● Entries provided
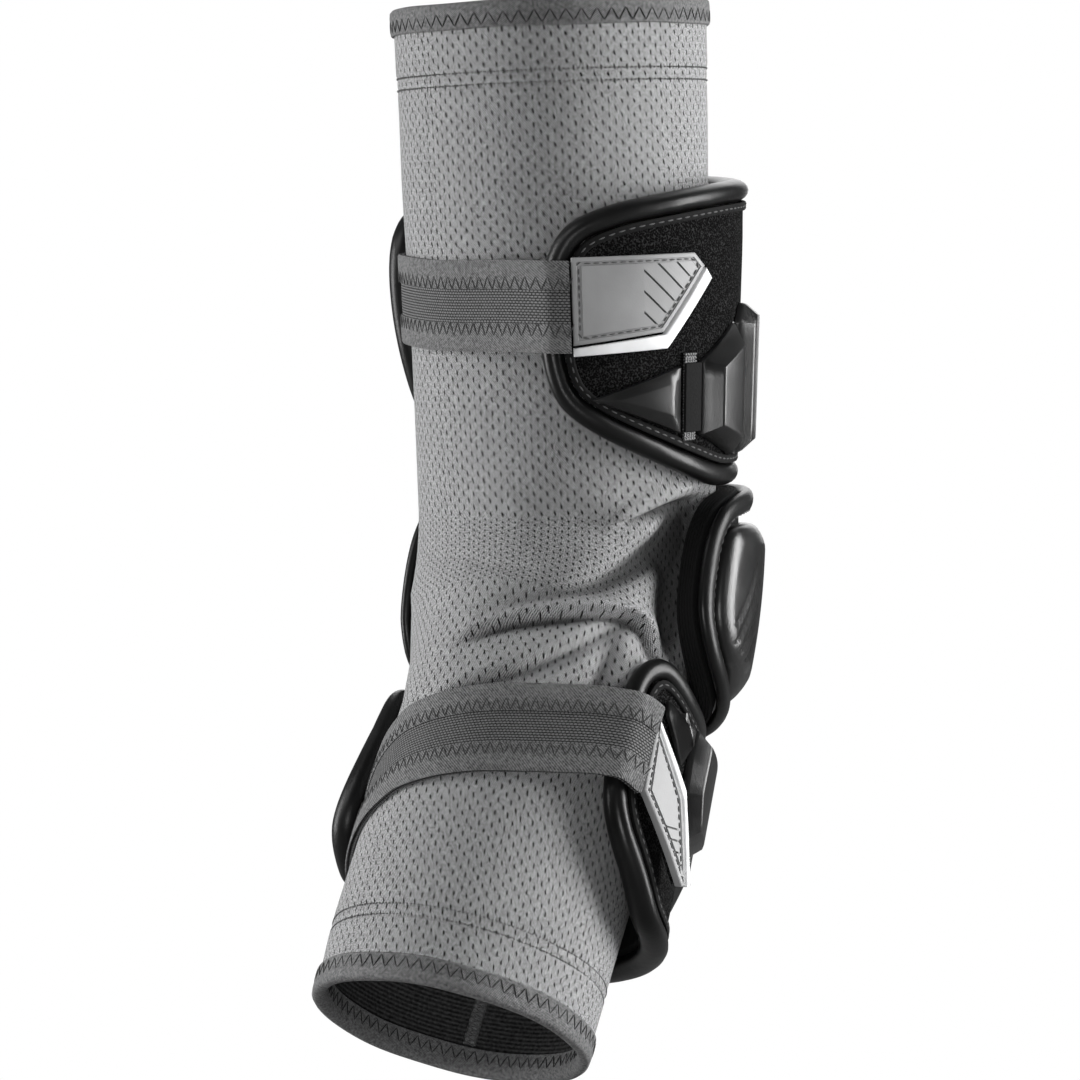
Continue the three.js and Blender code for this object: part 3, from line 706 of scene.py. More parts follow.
# Sleeve
# Creases beside the crook of the elbow. Each point is degrees round, millimetres along, the crease's
# half width, its depth, and the height of the soft cloth that puffs up on its left.
CREASES = {
    "main crease": [
        (-8, -42.6, 0.9, 0, 0), (-2, -40.2, 1.0, 2.6, 1.4), (11, -35.7, 1.15, 4.2, 2.5),
        (31, -30.4, 1.25, 4.6, 2.7), (48, -25.6, 1.25, 4.6, 2.7), (58, -23.6, 1.35, 4.4, 2.5),
        (66, -25, 1.6, 4.0, 1.6), (72, -29, 2.2, 3.6, 0.6), (78, -32, 3.0, 2.8, 0),
    ],
    "broad valley": [
        (-3, -38, 2.6, 0, 0), (4, -33.2, 2.8, 1.5, 0.3), (15, -27.5, 3.2, 2.4, 0.6),
        (30, -22.5, 3.8, 2.8, 0.8), (41, -15, 4.4, 3.5, 1.2), (50, -6, 5.0, 4.4, 1.5),
        (62, 5, 5.6, 5.0, 1.5), (74, 12, 6.5, 5.4, 0.6), (84, 15, 7.5, 5.4, 0),
    ],
    "strap crease": [
        (-9, -58.5, 1.2, 0, 0), (-2, -56, 1.3, 1.6, 0.8), (10, -53, 1.4, 2.6, 1.3), (22, -49, 1.5, 2.9, 1.5),
        (38, -39.5, 1.5, 2.9, 1.5), (49, -31, 1.6, 2.4, 1.0), (57, -26, 2.0, 1.6, 0.3), (61, -24, 2.0, 0, 0),
    ],
    "tent crease": [
        (46, 17.2, 1.0, 0, 0), (51, 18.9, 1.15, 3.6, 2.6), (62, 21.8, 1.35, 5.0, 3.2),
        (71, 23.2, 1.5, 5.2, 3.0), (84, 24, 1.9, 3.8, 1.4), (100, 24, 2.5, 1.8, 0.4),
    ],
    "soft valley": [
        (8, 29, 5.0, 0, 0), (18, 25.5, 6.0, 0.9, 0), (33, 18.5, 7.0, 1.5, 0.3), (48, 11.7, 6.0, 1.4, 0.3),
        (56, 8.5, 5.0, 0, 0),
    ],
    "upright valley": [
        (57, -28, 2.2, 0, 0), (54.7, -33, 2.6, 2.2, 0.8), (53.3, -40, 3.0, 3.2, 1.2),
        (52, -48, 3.0, 3.4, 1.2), (51, -60, 3.0, 2.0, 0.4),
    ],
    "valley beside the elbow pad": [
        (86, 24, 5.0, 0, 0), (82, 14, 7.0, 5.0, 0), (78.5, 3, 8.6, 5.6, 0.4),
        (78, -9, 8.6, 5.6, 0.4), (80, -20, 7.5, 5.2, 0), (84, -31, 5.0, 0, 0),
    ],
    "drag line": [
        (-40, 4, 5.0, 0, 0), (-22, -2, 6.0, 0.5, 0.2), (0, -10, 6.0, 0.8, 0.4), (20, -15, 5.0, 0.5, 0.2),
        (30, -16, 5.0, 0, 0),
    ],
}
CREASE_REACH = 40
CREASE_DEEPEST = 5.6
PUFF_HIGHEST = 2.4
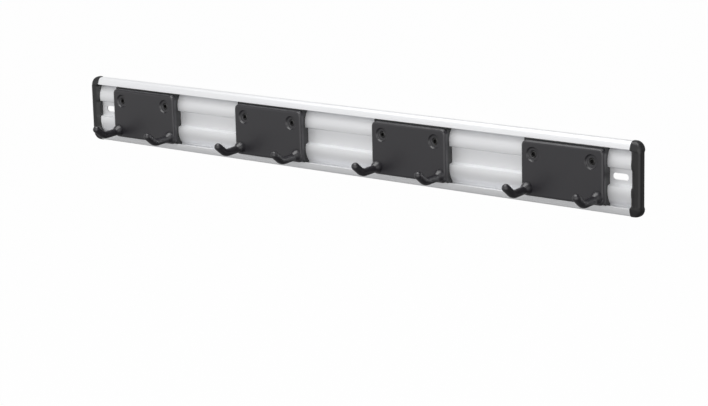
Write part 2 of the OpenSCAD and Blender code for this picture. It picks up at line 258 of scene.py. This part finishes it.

● What you should do
Each record above should be restated word for word.

● Written answer
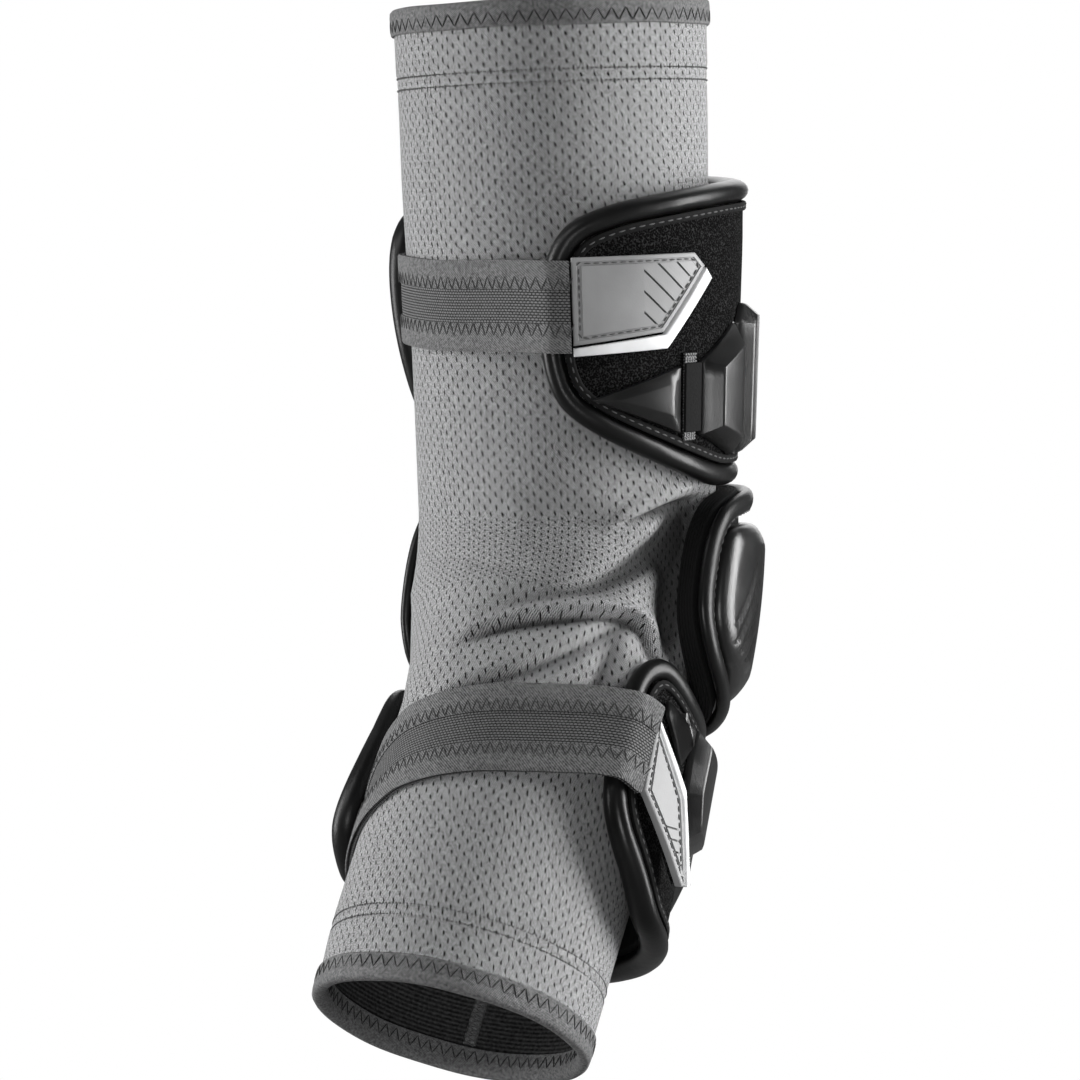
Continue the three.js and Blender code for this object: part 3, from line 706 of scene.py. More parts follow.
# Sleeve
# Creases beside the crook of the elbow. Each point is degrees round, millimetres along, the crease's
# half width, its depth, and the height of the soft cloth that puffs up on its left.
CREASES = {
    "main crease": [
        (-8, -42.6, 0.9, 0, 0), (-2, -40.2, 1.0, 2.6, 1.4), (11, -35.7, 1.15, 4.2, 2.5),
        (31, -30.4, 1.25, 4.6, 2.7), (48, -25.6, 1.25, 4.6, 2.7), (58, -23.6, 1.35, 4.4, 2.5),
        (66, -25, 1.6, 4.0, 1.6), (72, -29, 2.2, 3.6, 0.6), (78, -32, 3.0, 2.8, 0),
    ],
    "broad valley": [
        (-3, -38, 2.6, 0, 0), (4, -33.2, 2.8, 1.5, 0.3), (15, -27.5, 3.2, 2.4, 0.6),
        (30, -22.5, 3.8, 2.8, 0.8), (41, -15, 4.4, 3.5, 1.2), (50, -6, 5.0, 4.4, 1.5),
        (62, 5, 5.6, 5.0, 1.5), (74, 12, 6.5, 5.4, 0.6), (84, 15, 7.5, 5.4, 0),
    ],
    "strap crease": [
        (-9, -58.5, 1.2, 0, 0), (-2, -56, 1.3, 1.6, 0.8), (10, -53, 1.4, 2.6, 1.3), (22, -49, 1.5, 2.9, 1.5),
        (38, -39.5, 1.5, 2.9, 1.5), (49, -31, 1.6, 2.4, 1.0), (57, -26, 2.0, 1.6, 0.3), (61, -24, 2.0, 0, 0),
    ],
    "tent crease": [
        (46, 17.2, 1.0, 0, 0), (51, 18.9, 1.15, 3.6, 2.6), (62, 21.8, 1.35, 5.0, 3.2),
        (71, 23.2, 1.5, 5.2, 3.0), (84, 24, 1.9, 3.8, 1.4), (100, 24, 2.5, 1.8, 0.4),
    ],
    "soft valley": [
        (8, 29, 5.0, 0, 0), (18, 25.5, 6.0, 0.9, 0), (33, 18.5, 7.0, 1.5, 0.3), (48, 11.7, 6.0, 1.4, 0.3),
        (56, 8.5, 5.0, 0, 0),
    ],
    "upright valley": [
        (57, -28, 2.2, 0, 0), (54.7, -33, 2.6, 2.2, 0.8), (53.3, -40, 3.0, 3.2, 1.2),
        (52, -48, 3.0, 3.4, 1.2), (51, -60, 3.0, 2.0, 0.4),
    ],
    "valley beside the elbow pad": [
        (86, 24, 5.0, 0, 0), (82, 14, 7.0, 5.0, 0), (78.5, 3, 8.6, 5.6, 0.4),
        (78, -9, 8.6, 5.6, 0.4), (80, -20, 7.5, 5.2, 0), (84, -31, 5.0, 0, 0),
    ],
    "drag line": [
        (-40, 4, 5.0, 0, 0), (-22, -2, 6.0, 0.5, 0.2), (0, -10, 6.0, 0.8, 0.4), (20, -15, 5.0, 0.5, 0.2),
        (30, -16, 5.0, 0, 0),
    ],
}
CREASE_REACH = 40
CREASE_DEEPEST = 5.6
PUFF_HIGHEST = 2.4
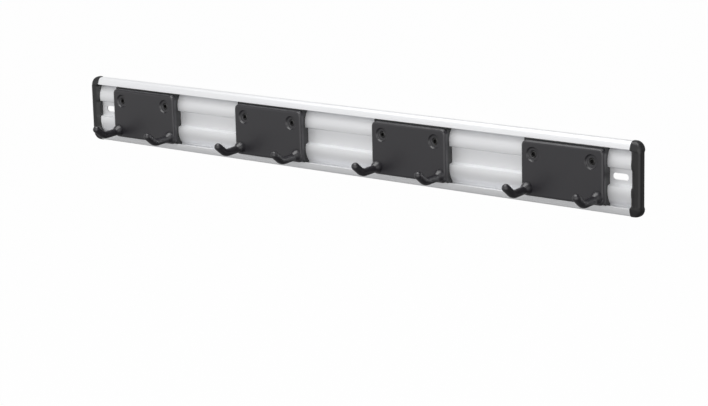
Write part 2 of the OpenSCAD and Blender code for this picture. It picks up at line 258 of scene.py. This part finishes it.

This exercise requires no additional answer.